When I bought my Droid X smartphone earlier this year, I’d found my new best co-pilot. With navigation-enabled Google Maps already installed, it lifted my confidence level to an all-time high. Too high, really.

The problem is that while my phone uses a satellite connection to pinpoint location, it relies on a 3G signal to retrieve directions via Google Maps, which became all too clear after I left for a recent trip to Pennsylvania without my in-case-of-emergency road map. I also ended up without a signal on my phone. I could only backtrack for so long out of the park I’d visited. There was about a half hour of not so quiet desperation until I emerged from the mountainous terrain and waited in a parking lot to regain my Internet connection.

The situation would be exactly the opposite on my journey to Bemis. I’d been assigned the challenge of making the approximately four-hour drive without the help of my GPS. The only tools I could use were paper maps and a little intuition. Could my technology-addled brain get me there and back?

I girded myself with not just one, but two road maps — you know, those accordion-style monstrosities that you never seem to be able to fold back into their original configuration — and compared them. Both the official state highway map and the AAA-issued one showed Bemis perched on a dead-end road on the western edge of the Monongahela National Forest. Great. But how to get there? Following Highway 55 west from the Virginia border wouldn’t be too bad. It was the last few steps that left me scratching my head as I pored over the maps.

In general, the AAA map was more detailed and easier to read. There was one exception, though, when it came to the last few turns to Bemis. The state map showed two north-south roads intersecting with the east-west road into town. The AAA map only had one of them. Surely the state knew its own roads better, right? Still, I didn’t want to take the risk. I stuck with the road that appeared on both.

After carefully plotting my route, I realized that the maps wouldn’t actually be that practical once I set off. I wouldn’t be able to wrestle them into submission while I had my hands on the wheel and my eyes on the road. So I typed up my directions in large font — easy to read quickly — and tucked the sheet of paper away with the maps.

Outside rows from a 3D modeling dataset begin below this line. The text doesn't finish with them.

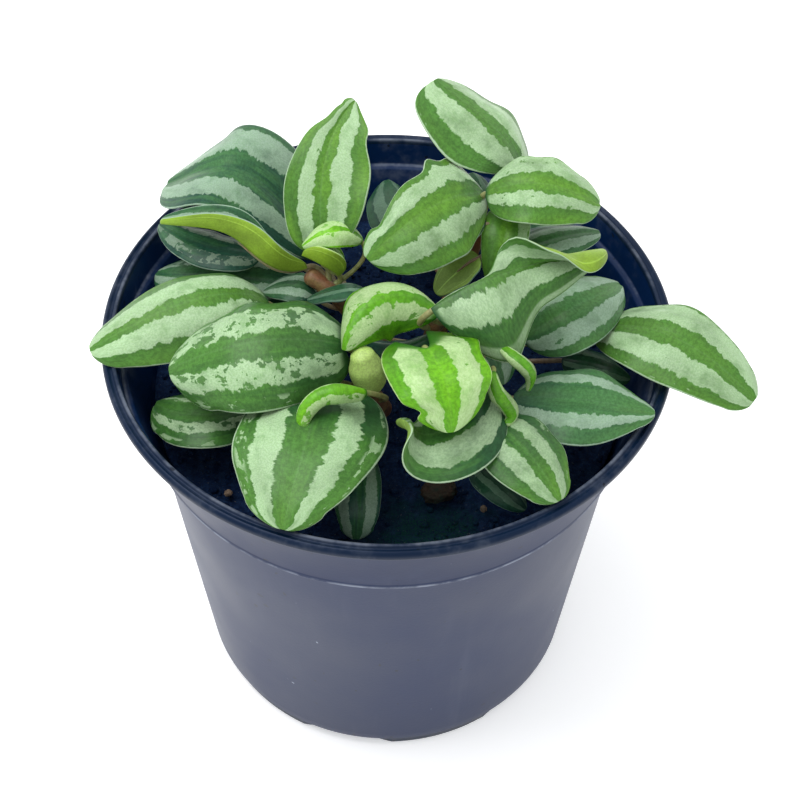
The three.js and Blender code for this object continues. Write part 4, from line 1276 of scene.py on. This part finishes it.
class PEPEROMIA_OT_stage(bpy.types.Operator):
    """Sets up the floor, the light and the camera"""

    bl_idname = "peperomia.stage"
    bl_label = "Stage"

    def execute(self, context):
        scene, settings = context.scene, context.scene.peperomia_stage
        scene.view_settings.view_transform = "Standard"
        scene.world = bpy.data.worlds.new("Studio")
        scene.world.use_nodes = True
        sky = scene.world.node_tree
        feed(sky, sky.nodes["Background"].inputs["Color"], DAYLIGHT)
        feed(sky, sky.nodes["Background"].inputs["Strength"], settings.sky)

        bm = bmesh.new()
        bmesh.ops.create_grid(bm, x_segments=8, y_segments=8, size=FLOOR_REACH)
        floor = add_mesh("floor", bm)
        finish = bpy.data.materials.new("Floor")
        finish.use_nodes = True
        shader = finish.node_tree.nodes["Principled BSDF"].inputs
        values = {"Base Color": settings.floor, "Roughness": 0.9, "Emission Color": DAYLIGHT,
                  "Emission Strength": settings.glow}
        for label, value in values.items():
            feed(finish.node_tree, shader[label], value)
        floor.data.materials.append(finish)

        light = bpy.data.lights.new("key", "AREA")
        light.size = KEY_LIGHT["size"] * MM
        light.energy = settings.key
        lamp = add_object("key", light)
        lamp.location = Vector(KEY_LIGHT["place"]) * MM
        aim = Vector(KEY_LIGHT["target"]) - Vector(KEY_LIGHT["place"])
        lamp.rotation_euler = aim.to_track_quat("-Z", "Y").to_euler()

        camera = bpy.data.cameras.new("camera")
        camera.lens = CAMERA["lens"]
        camera.clip_start = 0.01
        scene.camera = add_object("camera", camera)
        elevation = radians(CAMERA["elevation"])
        away = Vector((0, -cos(elevation), sin(elevation))) * CAMERA["distance"]
        scene.camera.location = (Vector(CAMERA["target"]) + away) * MM
        tilt = Matrix.Rotation(pi / 2 - elevation, 4, "X")
        roll = Matrix.Rotation(radians(CAMERA["roll"]), 4, "Z")
        scene.camera.rotation_euler = (tilt @ roll).to_euler()
        return {"FINISHED"}


OPERATORS = (
    PEPEROMIA_OT_stage, PEPEROMIA_OT_leaves, PEPEROMIA_OT_shoots, PEPEROMIA_OT_pot, PEPEROMIA_OT_soil,
)
SETTINGS = {
    "peperomia_leaves": LeafSettings,
    "peperomia_plant": PlantSettings,
    "peperomia_pot": PotSettings,
    "peperomia_soil": SoilSettings,
    "peperomia_stage": StageSettings,
}


class PEPEROMIA_PT_panel(bpy.types.Panel):
    """The plant's settings, with a button for each group of pieces"""

    bl_label = "Peperomia"
    bl_space_type = "VIEW_3D"
    bl_region_type = "UI"
    bl_category = "Peperomia"

    def draw(self, context):
        for key, kind in SETTINGS.items():
            box = self.layout.box()
            for setting in kind.__annotations__:
                box.prop(getattr(context.scene, key), setting)
        for operator in OPERATORS:
            self.layout.operator(operator.bl_idname)


CLASSES = (*SETTINGS.values(), *OPERATORS, PEPEROMIA_PT_panel)


def register():
    for cls in CLASSES:
        bpy.utils.register_class(cls)
    for key, kind in SETTINGS.items():
        setattr(bpy.types.Scene, key, bpy.props.PointerProperty(type=kind))


def unregister():
    for key in SETTINGS:
        delattr(bpy.types.Scene, key)
    for cls in reversed(CLASSES):
        bpy.utils.unregister_class(cls)


def main():
    """Builds the plant and its stage."""
    register()
    bpy.ops.peperomia.stage()
    bpy.ops.peperomia.leaves()
    bpy.ops.peperomia.shoots()
    bpy.ops.peperomia.pot()
    bpy.ops.peperomia.soil()


if __name__ == "__main__":
    main()
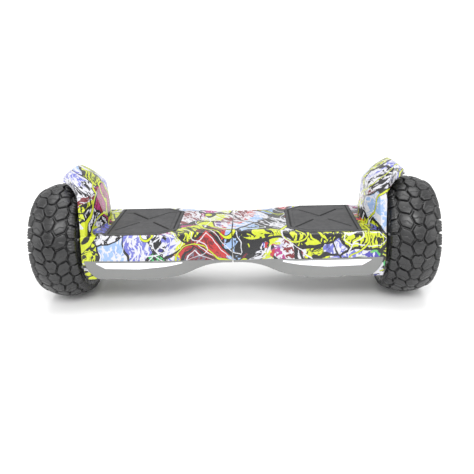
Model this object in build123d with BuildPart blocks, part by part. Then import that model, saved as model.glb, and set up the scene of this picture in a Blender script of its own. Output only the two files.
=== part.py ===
"""Self-balancing two-wheel board with off-road tyres, as an assembly of separate pieces.

Frame: X runs along the board from wheel to wheel, Y from front (-) to rear (+), Z up.
The origin is on the floor, midway between the wheels. Both halves turn about one line,
the axle line, which is parallel to X at the height of a wheel's radius.
Each handed piece is drawn for the right half (+X) and mirrored for the left.
"""

import os
from math import cos, pi, radians, sin, tan

from build123d import *

# ---------------------------------------------------------------- driving dimensions, mm
WHEEL_RADIUS = 108.0  # 8.5 inch tyre
TYRE_WIDTH = 86.0
BODY_END = 265.0  # from the board's middle to the end wall beside a wheel
WHEEL_GAP = 6.0  # between that wall and the tyre
HALF_GAP = 1.0  # from the middle plane to each half's inner wall
UPPER_WALL = 2.4
LOWER_WALL = 3.8  # the belly takes the knocks
FIT = 0.3  # running and seating clearance of moulded parts
BEARING_FIT = 0.05  # radial clearance of a turning shaft

AXLE_Z = WHEEL_RADIUS
WHEEL_X = BODY_END + WHEEL_GAP + TYRE_WIDTH / 2

# Heights of the body, from the axle line
DECK = 34.0
WIDEST = -9.0
BELLY = -47.5
WAIST_BELLY = -26.0
PARTING = -8.5
WAIST_PARTING = -21.0
PARTING_KNEE = -10.5

# Half depths of the body at its widest height, and where the waist ends along X
END_DEPTH = 88.0
WAIST_DEPTH = 66.0
WAIST_FLAT = 22.0
WAIST_END = BODY_END - 130.0
UPPER_LEAN = 10.5  # degrees, walls above the widest height
LOWER_LEAN = 12.0
DECK_ROUND = 4.0
BELLY_ROUND = 5.0
OVERRUN = 40.0  # how far a cutting or tapering form runs past what it shapes

# Skid: the low pad under each half
SKID_DROP = 2.5
SKID_START = BODY_END - 133.0
SKID_LENGTH = 60.0

# Cheek: the upper shell's end wall, which reaches down past the lower shell
CHEEK_TOP = 3.5  # its width along X at the parting height
CHEEK_MIDDLE = 7.0
CHEEK_FOOT = 26.0  # and at the belly
SEAM = 0.4

# Foot pad and its recess
PAD_OUTER = BODY_END - 39.0
PAD_LENGTH = 128.0
PAD_HALF = 75.0
PAD_CHAMFER_X = 32.0
PAD_CHAMFER_Y = 23.0
PAD_CORNER = 5.0
PAD_PROUD = 1.5
PAD_TRAVEL = 1.5
PAD_GAP = 0.5  # round its edge
RECESS = 5.0
RECESS_FLOOR = 2.5
PAD_RIM = 6.0
PAD_GROOVE = 1.0  # depth of the channel inside the rim
STUD_RADIUS = 5.0
STUD_SPREAD = 45.0
STUD_LENGTH = 6.5

# Fender
FENDER_FOOT = BODY_END - 33.0  # inner wall at deck height
FENDER_SHOULDER = BODY_END - 24.0
FENDER_CREST_X = BODY_END - 11.0
FENDER_RIDGE_X = BODY_END + 19.0
FENDER_LIP_X = BODY_END + 43.0
FENDER_RISE = 33.5  # ridge above the tyre
FENDER_CREST = 13.0  # crest above the tyre
FENDER_LIP = 14.0  # lip above the tyre
FENDER_SIDE = 66.0  # half width of its arch
FENDER_SPREAD = 78.0  # and at deck height
FENDER_FACE_Y = 15.0  # half width of its inner face, before the slanted corners
FENDER_CORNER_X = BODY_END - 7.0
FENDER_CORNER_Y = 80.0
FENDER_STRAIGHT = 95.0  # the arch's sides are upright above this height
FENDER_BEND_X = 16.0  # where the tongue's edge passes, from the end wall
FENDER_BEND_Y = 39.0
FENDER_TIP = 8.0  # half width at the lip
LIP_GAP = 8.0  # between tyre and lip

# Lamp in the front of the lower shell
LAMP_TOP = 4.8  # below the parting line
LAMP_DEEP = 14.0
LAMP_END_DEEP = 12.0
LAMP_TIP = 3.3  # the inner point, below its top line
LAMP_TIP_DEEP = 9.0
LAMP_BLUNT = 2.6  # height of the point's end
LAMP_ROUND = 0.9
LAMP_OUTER = BODY_END - 22.0
LAMP_SPAN = 154.0
LAMP_CUT = 17.0  # length of its slanted outer end
LAMP_POINT = 24.0
LENS_WALL = 2.0
LENS_LEDGE = 2.5
LAMP_BOARD_Y = -78.0
PEG_RADIUS = 2.0

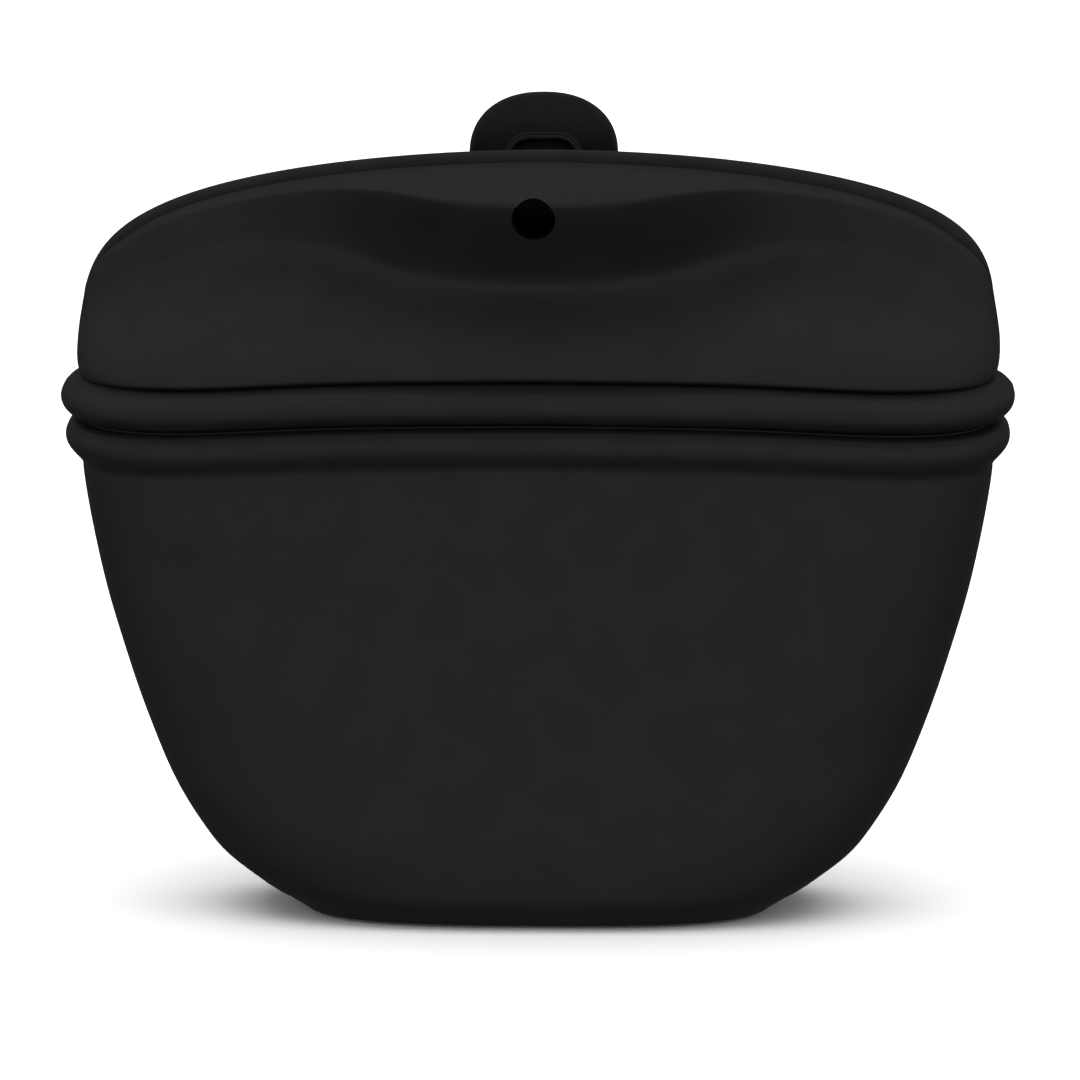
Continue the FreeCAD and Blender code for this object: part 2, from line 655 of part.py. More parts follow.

The preparation paid off. I felt relaxed. Sometimes, unwisely, I leave for a trip without even checking my route, putting my full faith in the GPS, an unnerving and inexplicably frequent departure from my Type-A planner personality. There were no surprises this time, no second-guessing the technology. I could crank up the stereo without worrying about missing the audio instructions. The pressure of time evaporated; there was no way to know how many minutes I was bleeding behind a line of leisurely bikers.

Out of habit, however, I’d mounted my phone on the windshield. Just in case. Even though it wasn’t showing me anything, I couldn’t stop glancing at it.

After a flawless 3 1/2 hours, I almost missed my second-to-last turn, onto County Road 27, a.k.a. Glady Road. The sign was practically impossible to see from the road, but having scoured the map, I knew to take a left as soon as I came across the marker for Alpena.

On road trips when we were kids, my brother used to ask, “Are we on the map?” It was his way of asking whether — and when — we would get to wherever we were headed. Those last 12 miles to Bemis had me wondering the same thing. With every queasy dip and turn in the road, the anticipation of arriving grew. I passed people working in their gardens, closed-up cabins and apple trees bowed with blushing fruit.

Soon enough, I’d slipped into the sylvan landscape of Bemis. With glee, I jumped out of the car and snapped a picture the second I spied the sign declaring the spot.

I was definitely on the map. And now, perhaps, into it as well.